Once the good weather broke and it started raining we had no excuse to sit in the garden doing nothing when we weren't at work.

I eventually got round to the ironing that had been sitting in the linen basket for three or four weeks, which was good because it meant we all had knickers and socks again.

I don't usually iron these but they all get entwined with the rest of the laundry and usually I have to do the ironing to find them.

Realising I'd picked up a new pack of knickers in Asda just because I couldn't find any clean ones finally prompted me into action.

Him indoors finally finished the last bits of decorating that had been waiting since the new kitchen was put in earlier in the year.

There wasn't much to do but as my brother said, when we jokingly pointed out the missing bits, if you don't attend to them in the first six months after you've supposedly finished the decorating, they will still be left in six years' time.
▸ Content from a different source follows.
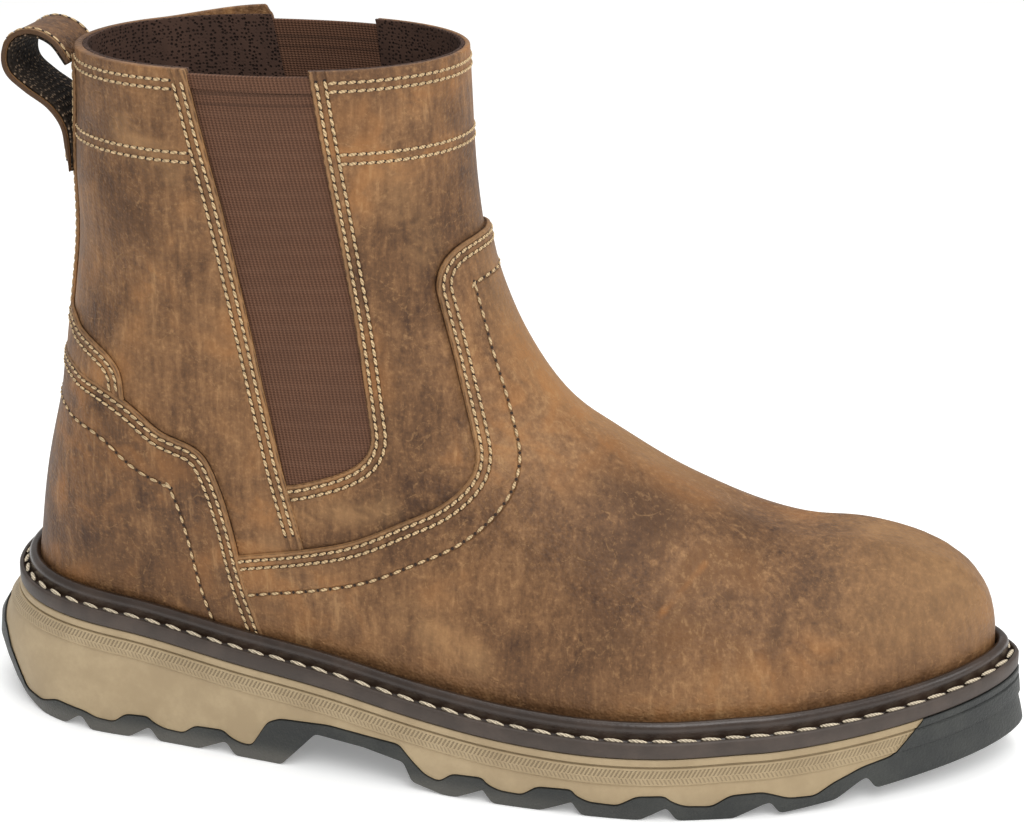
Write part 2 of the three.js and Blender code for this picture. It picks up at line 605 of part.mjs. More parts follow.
const spring = (x) => SPRING_SLOPE * Math.max(0, x - SPRING_START * SOLE_LENGTH);
const LUGS = [...HEEL_LUGS, ...FOREFOOT_LUGS].map((lug) => ({
  start: lug.start * SOLE_LENGTH,
  end: lug.end * SOLE_LENGTH,
  gap: lug.gap * SOLE_LENGTH,
}));
const heelEnd = LUGS[HEEL_LUGS.length - 1];
const waistEnd = LUGS[HEEL_LUGS.length];
const LUG_WALL = 2.6; // length of a lug's steep back face
const WAIST_BEVEL = 2.6; // how far the forefoot's first edge stands off the ground

// Side-view line of the tread: the bevelled heel, each lug and gap, the waist and the toe's spring
function treadLine() {
  const line = [[-MARGIN, 40], [-9, 22], [-7.5, 12], [-3, 6.5], [5, 2.4]];
  LUGS.forEach((lug, i) => {
    const next = LUGS[i + 1];
    line.push([lug.start, spring(lug.start) + (lug === waistEnd ? WAIST_BEVEL : 0)]);
    if (lug === waistEnd) line.push([mix(lug.start, lug.end, 0.7), 0]);
    line.push([lug.end, spring(lug.end)]);
    if (lug === heelEnd) {
      line.push([lug.gap, SHANK_CLEARANCE + 0.8], [mix(lug.gap, next.start, 0.5), SHANK_CLEARANCE - 0.5]);
      line.push([next.start - LUG_WALL, SHANK_CLEARANCE - 3]);
      return;
    }
    line.push([lug.gap, spring(lug.gap) + LUG_DEPTH]);
    if (next) line.push([next.start - LUG_WALL, spring(next.start) + LUG_DEPTH]);
  });
  line.push([SOLE_LENGTH + MARGIN, 40]);
  return line;
}

// Side-view line between the dark tread and the pale midsole, which dips over each lug
function colourLine() {
  const line = [[-MARGIN, 60], [-1, HEEL_WRAP_HEIGHT], [4, 12], [7, 5.5], [14, 4.5], [20, 7]];
  LUGS.forEach((lug, i) => {
    if (i === 0 || lug.end > SOLE_LENGTH - BUMPER_LENGTH) return;
    const ground = spring(lug.start);
    const dip = (lug.end - lug.start) * 0.62;
    if (lug === waistEnd) {
      line.push([lug.start, ground + SOLE_SKIN_RAISED + 1.5], [lug.start + 4, ground + SOLE_SKIN + 1]);
    } else {
      line.push([lug.start - 1.5, ground + SOLE_SKIN_RAISED - 1.8], [lug.start + 2, ground + SOLE_SKIN]);
    }
    if (lug === heelEnd) {
      line.push([lug.start + dip * 0.6, SOLE_SKIN], [lug.end - 4, 13], [lug.end, 14.8]);
      line.push([lug.gap + 4, 15.6], [waistEnd.start - 4, 13.5]);
      return;
    }
    line.push([lug.start + dip, ground + SOLE_SKIN - 0.3], [lug.end - 1, ground + SOLE_SKIN_RAISED - 0.4]);
    line.push([lug.gap, spring(lug.gap) + SOLE_SKIN_RAISED]);
  });
  const bumper = SOLE_LENGTH - BUMPER_LENGTH;
  line.push([bumper - 8, 13.5], [bumper, weltFloor(bumper)], [bumper + 4, 60]);
  return line;
}

// A channel along the tread from one place to another, with its middle at a place across
function channel(from, to, across) {
  const half = CHANNEL_WIDTH / 2;
  return block([from, across - half, -MARGIN], [to, across + half, LUG_DEPTH * 0.8]);
}

function makeOutsole() {
  const under = sideCut([...treadLine(), [SOLE_LENGTH + MARGIN, -MARGIN], [-MARGIN, -MARGIN]]);
  const line = colourLine().map(([x, z]) => [x, z - SEAT / 2]);
  const above = sideCut([...line, [line[line.length - 1][0], FAR], [-MARGIN, FAR]]);
  return soleBlock(OUTSOLE_PROUD)
    .subtract(above)
    .subtract(under)
    .subtract(channel(HEEL_LUGS[0].gap * SOLE_LENGTH, heelEnd.gap, 0))
    .subtract(channel(waistEnd.start - LUG_WALL, SPRING_START * SOLE_LENGTH, FOREFOOT_CHANNEL));
}

function makeMidsole() {
  const line = colourLine().map(([x, z]) => [x, z + SEAT / 2]);
  const last = line[line.length - 1];
  return soleBlock(0).subtract(
    sideCut([...line, [SOLE_LENGTH + MARGIN, last[1]], [SOLE_LENGTH + MARGIN, -MARGIN], [-MARGIN, -MARGIN]]),
  );
}

function makeWelt() {
  const rings = WELT_SECTION.map(({ inset, up }) =>
    planRing(inset).map(([x, y]) => [x, y, seatHeight(x) + up]),
  );
  return ringSolid(rings);
}

// Lies on the welt's seat, within the upper's wall
function makeInsole() {
  const rings = [SEAT, SEAT + INSOLE_THICKNESS].map((up) =>
    planRing(LEDGE).map(([x, y]) => [x, y, seatHeight(x) + up]),
  );
  return ringSolid(rings).intersect(ringSolid(movedRings(-WALL - SEAT)));
}

const MATERIALS = {
  leather: { color: 0x8a6238, roughness: 0.62 },
  elastic: { color: 0x4d2c1e, roughness: 0.85 },
  welt: { color: 0x3f302a, roughness: 0.5 },
  midsole: { color: 0xab9a78, roughness: 0.7 },
  outsole: { color: 0x39423f, roughness: 0.75 },
  insole: { color: 0x3a2c26, roughness: 0.9 },
};
const materials = Object.fromEntries(
  Object.entries(MATERIALS).map(([name, look]) => [
    name,
    new THREE.MeshStandardMaterial({ ...look, metalness: 0 }),
  ]),
);

const boot = new THREE.Group();

function add(name, solid, material) {
  const { vertProperties, triVerts } = solid.getMesh();
  const geometry = new THREE.BufferGeometry();
  geometry.setAttribute('position', new THREE.BufferAttribute(new Float32Array(vertProperties), 3));
  geometry.setIndex(new THREE.BufferAttribute(new Uint32Array(triVerts), 1));
  geometry.computeVertexNormals();
  const mesh = new THREE.Mesh(geometry, materials[material]);
  mesh.name = name;
  boot.add(mesh);
}

add('outsole', makeOutsole(), 'outsole');
add('midsole', makeMidsole(), 'midsole');
add('welt', makeWelt(), 'welt');
add('insole', makeInsole(), 'insole');
add('upper', makeUpper(), 'leather');
add('gore_lateral', makeGore(-BALL_WIDTH, 0), 'elastic');
add('gore_medial', makeGore(0, BALL_WIDTH), 'elastic');
add('vamp', makeVamp(), 'leather');
add('counter', makeCounter(), 'leather');
add('heel_tab', makeHeelTab(), 'leather');
add('pull_loop', makePullLoop(), 'leather');

// The origin is under the middle of the whole boot, on the ground
const bounds = new THREE.Box3().setFromObject(boot);
const middle = bounds.getCenter(new THREE.Vector3());
boot.children.forEach((mesh) => mesh.position.set(-middle.x, -middle.y, -bounds.min.z));

export default boot;
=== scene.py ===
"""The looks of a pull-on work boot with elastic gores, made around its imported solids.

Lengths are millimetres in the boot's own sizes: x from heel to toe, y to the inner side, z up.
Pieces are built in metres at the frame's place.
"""
import math

import bmesh
import bpy
import numpy as np
from mathutils import Matrix, Vector, kdtree
from mathutils.geometry import delaunay_2d_cdt


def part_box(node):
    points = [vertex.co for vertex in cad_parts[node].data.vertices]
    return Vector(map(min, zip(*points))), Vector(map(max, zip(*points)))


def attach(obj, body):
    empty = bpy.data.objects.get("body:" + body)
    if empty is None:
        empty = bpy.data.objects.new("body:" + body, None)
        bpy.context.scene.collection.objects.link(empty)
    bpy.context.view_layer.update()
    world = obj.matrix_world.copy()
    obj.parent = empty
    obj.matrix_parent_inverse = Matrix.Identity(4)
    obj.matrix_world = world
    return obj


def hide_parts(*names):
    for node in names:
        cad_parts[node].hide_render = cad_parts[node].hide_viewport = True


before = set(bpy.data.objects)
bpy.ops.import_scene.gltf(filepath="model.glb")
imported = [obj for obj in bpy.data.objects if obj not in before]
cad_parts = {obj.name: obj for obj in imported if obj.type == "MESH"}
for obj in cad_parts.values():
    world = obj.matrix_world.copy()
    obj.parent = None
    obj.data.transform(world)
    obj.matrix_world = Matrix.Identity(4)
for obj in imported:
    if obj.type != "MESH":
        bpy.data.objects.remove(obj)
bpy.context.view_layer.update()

MM = 0.001
LATERAL, MEDIAL = -1, 1
SIDES = (LATERAL, MEDIAL)

# Sizes that the frame gives
WELT_LOW, WELT_HIGH = (np.array(corner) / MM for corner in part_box("welt"))
WELT_MIDDLE_Y = -6.9  # the welt's middle across, from the heel's middle line
ORIGIN = np.array([WELT_LOW[0], (WELT_LOW[1] + WELT_HIGH[1]) / 2 - WELT_MIDDLE_Y, 0.0])
SOLE_LENGTH = WELT_HIGH[0] - WELT_LOW[0]
BOOT_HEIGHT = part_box("upper")[1].z / MM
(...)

Luckily we managed it in five months and one week, otherwise I guess I'd still have an unpainted radiator for years ahead.
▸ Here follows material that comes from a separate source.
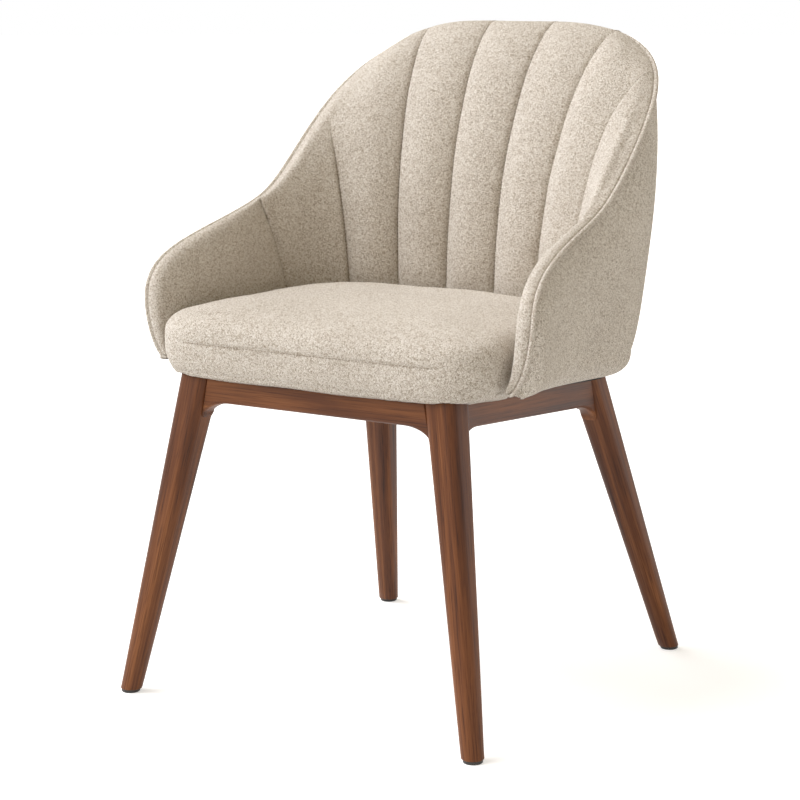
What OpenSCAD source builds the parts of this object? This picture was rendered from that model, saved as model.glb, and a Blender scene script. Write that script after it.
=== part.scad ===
// Upholstered dining armchair: a channelled tub shell and a crowned seat
// cushion on a base of four splayed walnut legs and four aprons.
// Millimetres. The front faces -Y, left and right are as seen from the front,
// right is +X, and the floor is z = 0.

/* [Shell] */
// Height of the crest of the back above the floor
back_h = 815; // [760:1:870]
// Height of the arm's rim where it leaves the back
arm_h = 602; // [570:1:630]
// Half the width across the rim at the sides
rim_w = 245; // [240:1:265]
// Distance from the side point of the rim back to its middle
rim_d = 238; // [215:1:250]
// How far forward of the chair's middle the arm's front edge lies
arm_front = 190; // [175:1:200]
// How much each arm flares outward at its front edge
arm_flare = 30; // [15:1:40]
// Half the width of the shell's flat underside
under_w = 218; // [212:1:228]
// Distance from the side point back to the rear of the underside
under_d = 150; // [146:1:160]
// Outward swell of the shell's sides below the rim
side_swell = 21; // [19:1:30]
// Outward swell of the back's middle
back_swell = 4; // [2:1:12]
// Radius of the padded roll along the back's rim
roll_r = 13; // [9:1:16]
// Radius of the padded roll along the arms' front edges
arm_roll = 17; // [11:1:20]

/* [Inner padding] */
// Half the width between the inner faces of the arms
inner_w = 224; // [216:1:227]
// Depth of the inner back's curve, measured from its side point
inner_d = 142; // [130:1:150]
// Height at which the inner back starts to lean away
knee_h = 480; // [470:1:495]
// Depth of the sewn channels of the back
channel_depth = 10; // [6:1:14]
// Crown of the plain pads inside the arms
arm_crown = 3; // [1:0.5:5]

/* [Moulded core] */
// Thickness of the moulded plywood core
core_t = 9; // [7:0.5:10]
// Thickness of the foam and cloth outside the core
outer_t = 7; // [6:0.5:9]
// Mean radius of the bend between wall and flange
bend_r = 30; // [26:1:32]
// Distance the core's top edge stays below the rim
core_drop = 30; // [26:1:40]
// Half the width of the opening inside the flange
flange_in_w = 128; // [115:1:135]
// Distance from the side point back to the flange's rear inner edge
flange_in_d = 55; // [40:1:62]

/* [Piping] */
// Diameter of the piping cord
piping_d = 5; // [4:0.25:6]

/* [Seat] */
// Thickness of the plywood seat board
board_t = 12; // [9:0.5:15]
// Half the width of the seat board
board_w = 208; // [200:1:211]
// Distance from the middle forward to the board's front edge
board_front = 235; // [234:0.5:237]
// Half the width of the seat cushion between the arms
cushion_w = 219; // [208:1:221]
// Distance from the middle forward to the cushion's front bulge
cushion_front = 247; // [244:1:255]
// Height of the cushion's crown above the frame's top
cushion_h = 100; // [90:1:110]
// Depth that the cushion's front lip hangs below the frame's top
lip_drop = 11; // [7:1:14]

/* [Seat frame] */
// Height of the frame's top in the middle of the chair
frame_h = 390; // [375:1:400]
// Angle that the frame falls toward the rear
frame_pitch = 4.3; // [3:0.1:6]
// Height of the aprons
apron_h = 40; // [34:1:48]
// Thickness of the aprons
apron_t = 22; // [18:1:25]
// Distance from the legs' outer faces back to the aprons' faces
apron_setback = 6; // [5:0.5:7]
// Radius of the aprons' lower edges
apron_round = 5; // [2:0.5:7]
// Length of the flared foot at each end of an apron
horn_l = 34; // [20:1:45]
// Height of the flared foot at each end of an apron
horn_h = 20; // [10:1:26]

/* [Legs] */
// Width of the legs at the frame's top
leg_w = 41; // [38:0.5:43]
// Corner radius of the legs at the frame's top
leg_corner = 11; // [9:0.5:12]
// Diameter of the legs at the foot
foot_d = 26.5; // [25:0.5:30]
// Half the distance between the front feet
foot_front_x = 249; // [235:1:265]
// Distance from the middle forward to the front feet
foot_front_y = 269; // [255:1:280]
// Half the distance between the front legs at the frame's top
top_front_x = 177; // [172:1:180]
// Distance from the middle forward to the front legs at the frame's top
top_front_y = 212; // [208:0.5:212.5]
// Half the distance between the rear feet
foot_rear_x = 222; // [210:1:240]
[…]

Then him indoors decided he needed a haircut. He hates the barbers and views them all with as much superstition as he views dentists, doctors and other institutions.

I think the barber thing came from a visit he made to smarten himself up before visiting my parents. His request for a short back and sides was translated by an over-enthusiastic junior into a shaven back and sides with a rather strange mochican-style quiff along the front and top.

This might have been OK back in our punk days in the late Seventies but even he and I have grown up a bit since then.

Ever since his hair was butchered he has pestered me to do it for him instead. My skills as a hairdresser are infamous rather than famous so he's very trusting, especially as the only training I've ever had was to go out with a hairdresser three boyfriends before him when I was still in my teens.

Years ago my sister let me cut her hair after I had announced how capably I could create a perfect page boy style.

It wasn't my fault her hair grew strangely on one side which meant she ended up with a perfect page boy on one side and a mess on the other.

It was years before she forgave me.

Anyway, I got out my scissors and gave him indoors a crop which turned out quite well actually. Perhaps I should be renamed Scissors McCall.